Pauline Rose Clance et Suzanne Imes
Ce sont les psychologues américaines Pauline Rose Clance et Suzanne Imes qui, les premières, ont étudié ce que l’on appelle communément aujourd’hui le syndrome de l’imposteur. C’était en 1978.
La littérature scientifique préfère parler de « phénomène » de l’imposteur, plutôt que de « syndrome » pour souligner qu’il ne s’agit pas d’un trouble mental ou psychiatrique, mais d’un phénomène assez répandu. Dans cet article, j’utiliserai le terme de syndrome qui nous est plus familier.
Le syndrome de l’imposteur, c’est quoi ?
Le concept désigne un sentiment subjectif d’incompétence malgré des performances et une réussite adéquates selon des critères objectifs.
Au niveau privé, cela pourrait-être le sentiment de ne pas mériter son conjoint, de ne pas être à la hauteur par rapport aux enfants, de ne pas faire tout ce que je devrais faire… En milieu professionnel, le syndrome de l’imposteur, c’est le sentiment de ne pas être à la hauteur par rapport aux responsabilités qui me sont confiées. A la sensation de ne pas « être assez », s’ajoute la honte d’occuper une place que je ne mérite pas et qui devrait revenir à d’autres plus méritants et compétents. Enfin, dans cette situation, je crains que mon incapacité ne soit démasquée.
Le syndrome de l’imposteur c’est quand :
- J’ai l’impression d’occuper une place que je ne mérite pas.
- Je me sens obligé de porter un masque pour ne pas montrer que je ne suis pas à la hauteur.
- J’ai peur d’être démasqué, j’ai peur que les autres se rendent compte que je suis un imposteur.
- Mon entourage me surestime.
- Je pense que je n’ai pas le mérite de mes réussites : j’ai eu de la chance, c’est grâce aux autres, c’était trop facile …
- Je minimise mes compétences.
- Je me focalise sur mes points faibles, mes échecs, mes erreurs.
- Je ressens une insécurité permanente.
- …
Si vous vous reconnaissez dans tout ou partie de ce qui précède, rassurez-vous :
- Des études montrent que 70% des hommes et des femmes vivent ou ont vécu la même chose à un moment de leur vie ;
- Il est tout à fait possible d’estomper, voire de supprimer ce ressenti.
Le test de Clance
Pauline Rose Clance a développé un test permettant de mesurer notre sensibilité à ce phénomène. Il consiste en une vingtaine d’affirmations que vous évaluerez sur une échelle allant de « jamais » à « toujours ». Si vous désirez obtenir gratuitement ce test cliquez ici.

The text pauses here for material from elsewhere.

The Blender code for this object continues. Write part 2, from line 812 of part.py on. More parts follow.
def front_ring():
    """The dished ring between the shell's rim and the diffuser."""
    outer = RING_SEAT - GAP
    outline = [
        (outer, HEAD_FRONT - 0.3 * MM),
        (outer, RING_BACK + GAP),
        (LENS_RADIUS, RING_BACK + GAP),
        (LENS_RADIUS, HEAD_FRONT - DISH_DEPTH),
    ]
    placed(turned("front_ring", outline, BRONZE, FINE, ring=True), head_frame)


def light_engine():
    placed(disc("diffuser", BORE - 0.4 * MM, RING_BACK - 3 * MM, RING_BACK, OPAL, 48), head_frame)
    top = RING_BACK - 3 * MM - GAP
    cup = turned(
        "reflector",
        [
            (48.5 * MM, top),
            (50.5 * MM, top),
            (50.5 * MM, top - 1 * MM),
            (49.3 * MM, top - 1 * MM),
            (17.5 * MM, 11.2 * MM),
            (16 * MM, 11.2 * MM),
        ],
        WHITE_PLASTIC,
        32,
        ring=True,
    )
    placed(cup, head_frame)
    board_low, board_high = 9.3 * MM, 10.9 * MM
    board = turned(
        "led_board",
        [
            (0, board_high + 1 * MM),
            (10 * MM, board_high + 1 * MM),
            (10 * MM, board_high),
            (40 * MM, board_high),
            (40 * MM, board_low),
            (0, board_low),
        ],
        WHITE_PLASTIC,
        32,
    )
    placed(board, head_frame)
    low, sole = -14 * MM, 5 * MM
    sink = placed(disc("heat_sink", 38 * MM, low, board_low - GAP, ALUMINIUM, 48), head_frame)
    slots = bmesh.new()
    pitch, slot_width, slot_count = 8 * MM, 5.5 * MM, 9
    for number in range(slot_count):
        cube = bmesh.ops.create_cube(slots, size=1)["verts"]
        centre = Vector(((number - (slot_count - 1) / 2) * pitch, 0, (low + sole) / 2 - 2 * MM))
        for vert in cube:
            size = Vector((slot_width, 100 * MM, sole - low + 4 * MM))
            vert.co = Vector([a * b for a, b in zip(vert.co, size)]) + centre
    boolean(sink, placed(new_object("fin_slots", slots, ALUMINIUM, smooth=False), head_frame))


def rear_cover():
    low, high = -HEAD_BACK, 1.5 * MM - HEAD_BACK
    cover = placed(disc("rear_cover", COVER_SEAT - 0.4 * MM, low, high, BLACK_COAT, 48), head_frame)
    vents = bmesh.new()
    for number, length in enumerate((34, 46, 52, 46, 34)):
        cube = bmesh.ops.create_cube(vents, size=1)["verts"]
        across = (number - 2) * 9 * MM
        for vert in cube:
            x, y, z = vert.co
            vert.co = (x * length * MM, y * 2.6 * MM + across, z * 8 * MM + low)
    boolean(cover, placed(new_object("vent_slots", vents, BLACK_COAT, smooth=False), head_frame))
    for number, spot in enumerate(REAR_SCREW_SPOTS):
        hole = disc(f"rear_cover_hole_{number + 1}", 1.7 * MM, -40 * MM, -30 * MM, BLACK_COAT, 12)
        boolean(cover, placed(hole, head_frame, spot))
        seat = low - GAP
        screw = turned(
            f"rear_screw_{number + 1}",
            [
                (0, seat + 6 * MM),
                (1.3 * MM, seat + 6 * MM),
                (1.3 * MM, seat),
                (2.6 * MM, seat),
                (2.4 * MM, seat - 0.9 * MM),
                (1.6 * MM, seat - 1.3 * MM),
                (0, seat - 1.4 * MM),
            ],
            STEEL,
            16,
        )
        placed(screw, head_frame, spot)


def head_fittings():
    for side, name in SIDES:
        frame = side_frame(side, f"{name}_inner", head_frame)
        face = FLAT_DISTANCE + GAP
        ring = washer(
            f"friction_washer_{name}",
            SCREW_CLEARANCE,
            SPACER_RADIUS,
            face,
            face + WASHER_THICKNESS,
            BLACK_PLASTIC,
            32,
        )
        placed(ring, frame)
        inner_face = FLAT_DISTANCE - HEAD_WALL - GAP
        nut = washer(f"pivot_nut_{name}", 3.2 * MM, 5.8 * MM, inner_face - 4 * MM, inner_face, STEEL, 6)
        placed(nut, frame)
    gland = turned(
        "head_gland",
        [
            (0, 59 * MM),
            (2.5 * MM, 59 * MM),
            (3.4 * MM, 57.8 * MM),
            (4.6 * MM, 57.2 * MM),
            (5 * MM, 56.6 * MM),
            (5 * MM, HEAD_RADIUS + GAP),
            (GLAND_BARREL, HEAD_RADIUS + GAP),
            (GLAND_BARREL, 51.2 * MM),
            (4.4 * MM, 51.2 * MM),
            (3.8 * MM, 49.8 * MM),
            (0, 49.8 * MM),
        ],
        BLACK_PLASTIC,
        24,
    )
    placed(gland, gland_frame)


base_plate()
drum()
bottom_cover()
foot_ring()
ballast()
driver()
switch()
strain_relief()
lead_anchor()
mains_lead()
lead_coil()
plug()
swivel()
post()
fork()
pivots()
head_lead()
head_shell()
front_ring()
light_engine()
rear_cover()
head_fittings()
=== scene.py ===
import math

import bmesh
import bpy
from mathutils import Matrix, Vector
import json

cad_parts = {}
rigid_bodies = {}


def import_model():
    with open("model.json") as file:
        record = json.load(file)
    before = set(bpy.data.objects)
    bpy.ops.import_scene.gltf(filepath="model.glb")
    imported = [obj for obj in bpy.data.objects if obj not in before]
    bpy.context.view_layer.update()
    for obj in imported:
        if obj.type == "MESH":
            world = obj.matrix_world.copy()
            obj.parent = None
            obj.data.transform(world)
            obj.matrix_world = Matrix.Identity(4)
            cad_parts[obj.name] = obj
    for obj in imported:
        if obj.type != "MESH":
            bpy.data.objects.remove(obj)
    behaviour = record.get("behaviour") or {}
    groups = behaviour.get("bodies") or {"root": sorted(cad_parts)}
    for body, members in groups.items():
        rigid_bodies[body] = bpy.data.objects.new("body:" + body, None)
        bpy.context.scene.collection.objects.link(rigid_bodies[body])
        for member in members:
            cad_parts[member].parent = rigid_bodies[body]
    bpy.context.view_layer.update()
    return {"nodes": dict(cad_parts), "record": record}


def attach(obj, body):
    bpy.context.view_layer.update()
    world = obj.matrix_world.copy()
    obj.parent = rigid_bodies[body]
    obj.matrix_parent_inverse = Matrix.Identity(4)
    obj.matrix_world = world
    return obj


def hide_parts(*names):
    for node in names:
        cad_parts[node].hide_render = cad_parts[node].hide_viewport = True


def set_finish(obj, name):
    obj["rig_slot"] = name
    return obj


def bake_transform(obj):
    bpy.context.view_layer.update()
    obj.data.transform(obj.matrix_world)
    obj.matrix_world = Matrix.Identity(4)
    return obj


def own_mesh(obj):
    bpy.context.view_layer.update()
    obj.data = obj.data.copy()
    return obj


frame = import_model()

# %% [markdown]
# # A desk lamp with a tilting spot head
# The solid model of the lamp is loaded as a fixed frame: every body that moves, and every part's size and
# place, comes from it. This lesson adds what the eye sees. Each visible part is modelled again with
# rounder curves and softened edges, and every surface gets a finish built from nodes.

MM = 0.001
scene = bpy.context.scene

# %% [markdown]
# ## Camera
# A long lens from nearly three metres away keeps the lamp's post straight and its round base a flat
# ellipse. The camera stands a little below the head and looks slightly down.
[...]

Impacts du syndrome de l’imposteur ?
Le stress, la peur et la honte générés par ce syndrome nous amènent à des comportements toxiques pour nous et pour les autres. Je les ai classés en 4 catégories.
1. S’épuiser au travail
Pour compenser mes incompétences (je devrais dire mon sentiment d’incompétence), je travaille d’arrache-pied jusqu’à m’épuiser. Comme j’ai l’impression de ne pas être assez, je dois en faire toujours plus.

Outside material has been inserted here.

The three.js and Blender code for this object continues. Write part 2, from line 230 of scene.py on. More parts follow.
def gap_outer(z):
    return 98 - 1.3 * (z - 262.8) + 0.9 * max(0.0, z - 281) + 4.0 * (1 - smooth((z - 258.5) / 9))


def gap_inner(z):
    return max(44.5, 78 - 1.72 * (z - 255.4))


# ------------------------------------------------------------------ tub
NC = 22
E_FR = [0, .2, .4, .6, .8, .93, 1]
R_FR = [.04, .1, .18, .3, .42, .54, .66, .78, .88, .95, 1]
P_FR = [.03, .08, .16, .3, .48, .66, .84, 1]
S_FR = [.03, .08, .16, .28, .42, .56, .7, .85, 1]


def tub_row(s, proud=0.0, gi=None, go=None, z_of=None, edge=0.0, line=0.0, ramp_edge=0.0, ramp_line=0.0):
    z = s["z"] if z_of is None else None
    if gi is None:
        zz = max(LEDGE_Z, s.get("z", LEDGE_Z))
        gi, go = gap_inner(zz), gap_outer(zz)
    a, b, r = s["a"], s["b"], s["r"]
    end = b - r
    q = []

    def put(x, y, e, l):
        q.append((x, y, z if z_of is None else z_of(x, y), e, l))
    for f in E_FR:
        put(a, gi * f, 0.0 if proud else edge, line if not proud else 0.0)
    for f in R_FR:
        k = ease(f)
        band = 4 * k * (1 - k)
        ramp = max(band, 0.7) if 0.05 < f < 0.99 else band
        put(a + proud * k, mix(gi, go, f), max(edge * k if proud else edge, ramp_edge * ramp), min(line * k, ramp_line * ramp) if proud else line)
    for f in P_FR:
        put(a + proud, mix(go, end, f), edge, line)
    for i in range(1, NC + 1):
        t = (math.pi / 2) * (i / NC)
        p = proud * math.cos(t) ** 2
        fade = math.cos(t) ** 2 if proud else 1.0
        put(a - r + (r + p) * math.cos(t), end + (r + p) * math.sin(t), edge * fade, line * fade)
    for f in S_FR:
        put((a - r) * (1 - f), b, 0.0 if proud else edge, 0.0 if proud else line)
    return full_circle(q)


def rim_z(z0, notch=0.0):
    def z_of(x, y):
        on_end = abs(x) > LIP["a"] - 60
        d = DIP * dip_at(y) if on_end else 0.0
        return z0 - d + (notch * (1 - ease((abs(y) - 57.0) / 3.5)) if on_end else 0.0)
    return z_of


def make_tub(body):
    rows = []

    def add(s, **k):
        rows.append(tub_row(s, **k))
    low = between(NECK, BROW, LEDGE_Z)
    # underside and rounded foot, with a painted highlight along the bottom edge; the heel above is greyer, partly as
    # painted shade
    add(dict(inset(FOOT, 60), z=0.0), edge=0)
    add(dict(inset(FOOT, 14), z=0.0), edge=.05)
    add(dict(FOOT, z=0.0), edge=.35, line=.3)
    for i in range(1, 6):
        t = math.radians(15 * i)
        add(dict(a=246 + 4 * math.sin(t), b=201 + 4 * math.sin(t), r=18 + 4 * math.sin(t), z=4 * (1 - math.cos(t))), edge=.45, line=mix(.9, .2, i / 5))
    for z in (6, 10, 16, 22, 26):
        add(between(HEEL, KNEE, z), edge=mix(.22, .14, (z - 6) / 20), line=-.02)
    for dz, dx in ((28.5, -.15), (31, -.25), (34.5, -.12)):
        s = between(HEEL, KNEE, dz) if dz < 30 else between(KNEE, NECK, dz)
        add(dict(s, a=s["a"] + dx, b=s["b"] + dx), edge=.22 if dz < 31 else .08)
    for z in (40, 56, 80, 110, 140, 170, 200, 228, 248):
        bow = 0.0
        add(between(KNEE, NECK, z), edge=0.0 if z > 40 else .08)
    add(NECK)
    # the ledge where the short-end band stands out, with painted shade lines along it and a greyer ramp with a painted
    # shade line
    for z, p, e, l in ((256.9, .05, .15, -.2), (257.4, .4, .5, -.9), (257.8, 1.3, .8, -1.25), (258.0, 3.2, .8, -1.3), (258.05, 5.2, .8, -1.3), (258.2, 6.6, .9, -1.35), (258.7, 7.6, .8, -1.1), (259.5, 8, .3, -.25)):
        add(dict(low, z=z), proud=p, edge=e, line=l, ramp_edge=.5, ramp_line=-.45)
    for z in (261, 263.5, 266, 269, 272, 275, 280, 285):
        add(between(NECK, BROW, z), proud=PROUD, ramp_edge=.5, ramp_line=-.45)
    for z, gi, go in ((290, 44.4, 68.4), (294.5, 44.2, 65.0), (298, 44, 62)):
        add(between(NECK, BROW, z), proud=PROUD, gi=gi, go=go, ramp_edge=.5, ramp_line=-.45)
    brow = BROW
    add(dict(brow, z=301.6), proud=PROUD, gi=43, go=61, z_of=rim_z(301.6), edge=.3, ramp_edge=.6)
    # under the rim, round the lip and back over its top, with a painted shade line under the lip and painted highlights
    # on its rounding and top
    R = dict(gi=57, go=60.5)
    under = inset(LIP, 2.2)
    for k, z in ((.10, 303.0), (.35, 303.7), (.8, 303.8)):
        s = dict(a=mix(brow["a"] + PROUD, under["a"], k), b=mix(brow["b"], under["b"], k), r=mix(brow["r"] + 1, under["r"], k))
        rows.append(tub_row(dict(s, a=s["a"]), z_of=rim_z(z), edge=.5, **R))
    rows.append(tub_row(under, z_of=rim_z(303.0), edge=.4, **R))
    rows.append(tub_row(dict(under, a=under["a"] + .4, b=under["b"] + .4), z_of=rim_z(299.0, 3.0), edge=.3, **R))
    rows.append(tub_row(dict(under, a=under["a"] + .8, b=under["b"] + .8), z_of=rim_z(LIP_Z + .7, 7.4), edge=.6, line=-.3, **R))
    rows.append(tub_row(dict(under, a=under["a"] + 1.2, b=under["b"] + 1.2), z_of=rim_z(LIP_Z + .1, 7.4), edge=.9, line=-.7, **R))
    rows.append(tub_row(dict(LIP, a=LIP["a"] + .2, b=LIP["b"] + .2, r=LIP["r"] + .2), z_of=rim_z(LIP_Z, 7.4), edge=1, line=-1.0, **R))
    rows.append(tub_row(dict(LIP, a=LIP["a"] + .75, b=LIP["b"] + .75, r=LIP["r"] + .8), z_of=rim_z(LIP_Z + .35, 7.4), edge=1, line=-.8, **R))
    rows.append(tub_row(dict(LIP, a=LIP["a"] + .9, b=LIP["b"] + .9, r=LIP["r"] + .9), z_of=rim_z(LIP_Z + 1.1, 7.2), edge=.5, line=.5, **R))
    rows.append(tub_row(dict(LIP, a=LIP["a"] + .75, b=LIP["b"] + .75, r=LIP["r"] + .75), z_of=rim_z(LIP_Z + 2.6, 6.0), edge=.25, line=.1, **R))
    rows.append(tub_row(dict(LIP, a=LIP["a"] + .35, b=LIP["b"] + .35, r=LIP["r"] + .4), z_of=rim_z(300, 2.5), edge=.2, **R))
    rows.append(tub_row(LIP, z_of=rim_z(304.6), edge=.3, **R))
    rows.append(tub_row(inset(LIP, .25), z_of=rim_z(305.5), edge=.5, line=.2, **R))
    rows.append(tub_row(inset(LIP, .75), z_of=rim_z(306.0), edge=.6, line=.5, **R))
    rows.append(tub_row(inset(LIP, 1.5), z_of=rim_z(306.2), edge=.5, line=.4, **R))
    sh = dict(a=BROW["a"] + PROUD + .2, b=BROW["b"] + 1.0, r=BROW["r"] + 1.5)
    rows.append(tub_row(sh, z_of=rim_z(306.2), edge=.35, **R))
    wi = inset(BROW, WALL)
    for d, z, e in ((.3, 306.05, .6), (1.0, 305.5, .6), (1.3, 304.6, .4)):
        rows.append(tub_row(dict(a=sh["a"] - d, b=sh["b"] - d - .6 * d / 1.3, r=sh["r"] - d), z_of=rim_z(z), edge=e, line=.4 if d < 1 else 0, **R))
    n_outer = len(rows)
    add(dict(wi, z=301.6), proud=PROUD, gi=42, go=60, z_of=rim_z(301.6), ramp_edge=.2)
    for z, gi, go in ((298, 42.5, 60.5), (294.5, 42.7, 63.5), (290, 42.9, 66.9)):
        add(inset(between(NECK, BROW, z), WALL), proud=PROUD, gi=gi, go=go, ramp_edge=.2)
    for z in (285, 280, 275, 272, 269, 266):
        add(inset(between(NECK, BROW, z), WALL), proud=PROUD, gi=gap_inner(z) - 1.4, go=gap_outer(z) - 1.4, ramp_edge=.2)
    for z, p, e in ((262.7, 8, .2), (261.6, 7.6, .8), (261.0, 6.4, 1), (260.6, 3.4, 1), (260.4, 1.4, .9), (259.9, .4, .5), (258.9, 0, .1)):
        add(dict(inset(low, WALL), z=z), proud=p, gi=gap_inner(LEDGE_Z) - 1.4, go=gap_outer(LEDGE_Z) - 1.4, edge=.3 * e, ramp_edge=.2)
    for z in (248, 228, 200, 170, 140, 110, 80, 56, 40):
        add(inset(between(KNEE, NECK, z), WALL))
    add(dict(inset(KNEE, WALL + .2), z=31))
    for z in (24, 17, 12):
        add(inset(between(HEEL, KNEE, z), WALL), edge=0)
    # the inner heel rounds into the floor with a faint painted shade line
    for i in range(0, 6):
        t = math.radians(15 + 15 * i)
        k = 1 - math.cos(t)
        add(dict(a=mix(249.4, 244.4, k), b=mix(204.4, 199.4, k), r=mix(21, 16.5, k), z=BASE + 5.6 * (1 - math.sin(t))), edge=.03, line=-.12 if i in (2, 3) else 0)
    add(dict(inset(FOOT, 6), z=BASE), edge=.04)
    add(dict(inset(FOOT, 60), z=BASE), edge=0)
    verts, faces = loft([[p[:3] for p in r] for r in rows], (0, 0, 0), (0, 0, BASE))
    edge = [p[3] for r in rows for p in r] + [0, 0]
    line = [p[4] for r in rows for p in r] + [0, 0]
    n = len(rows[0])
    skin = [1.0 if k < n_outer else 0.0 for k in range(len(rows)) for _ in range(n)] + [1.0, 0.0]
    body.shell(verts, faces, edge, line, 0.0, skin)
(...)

Le perfectionnisme est une voie souvent emprunté par les personnes touchées par ce syndrome. Or, la perfection n’existe pas, il y a toujours moyen de faire mieux. La personne s’épuise donc de plus en plus, parfois jusqu’au burnout.
2. S’auto-saboter
Mon sentiment de ne pas être à la hauteur me fait peur. Je recule devant des défis qui me paraissent inatteignables. Mon patron me propose une promotion… je la refuse et donc je stagne. Me sentant incapable de relever les opportunités qui se présentent à moi, je bloque en restant dans ma zone de confort qui devient de plus en plus restreinte. Ce comportement limite encore davantage mon estime de soi et ma confiance en soi (voir aussi « L’estime de soi : comment la développer ? »).
3. Procrastiner
Je reporte à plus tard, par peur de ne pas y arriver ou d’être démasqué jusqu’au moment où je n’ai plus le choix : je dois y aller. N’ayant plus le temps de faire les choses correctement, j’arrive a un résultat décevant ou j’échoue, ce qui ne fait que renforcer mon syndrome.
4. Dissimuler
Comme j’ai peur que mes collègues ou mes proches remarquent que je ne suis pas à la hauteur, je n’ose pas leur demander de l’aide, leur partager mes questions ou mes doutes. Je dissimule « mon incompétence ». Je pourrais même aller jusqu’à mentir pour ne pas être démasqué. Derrière mon masque, je perds toute authenticité, j’essaye d’être conforme à un modèle idéal sans jamais y arriver. Cette attitude génère de la honte qui vient nourrir encore davantage ce sentiment d’illégitimité.
Toutes ses attitudes sont des causes profondes de mal-être, de stress chronique et de burnout.
Cycle de la confiance
D’après vous, qui a écrit :
« L’estime exagérée portée envers mon travail me rend très mal à l’aise, je me sens obligé de me considérer comme un escroc volontaire. »
Ce n’est autre qu’Albert Einstein.
Des études ont démontré que les personnes les plus incompétentes sont celles qui ont le plus de mal à reconnaitre leur incompétence. Autrement dit, si je me pose des questions sur mes capacités, c’est le signe que je les ai au moins en partie ou que je suis en mesure de les acquérir (je suis un peu comme Albert Einstein… 😉).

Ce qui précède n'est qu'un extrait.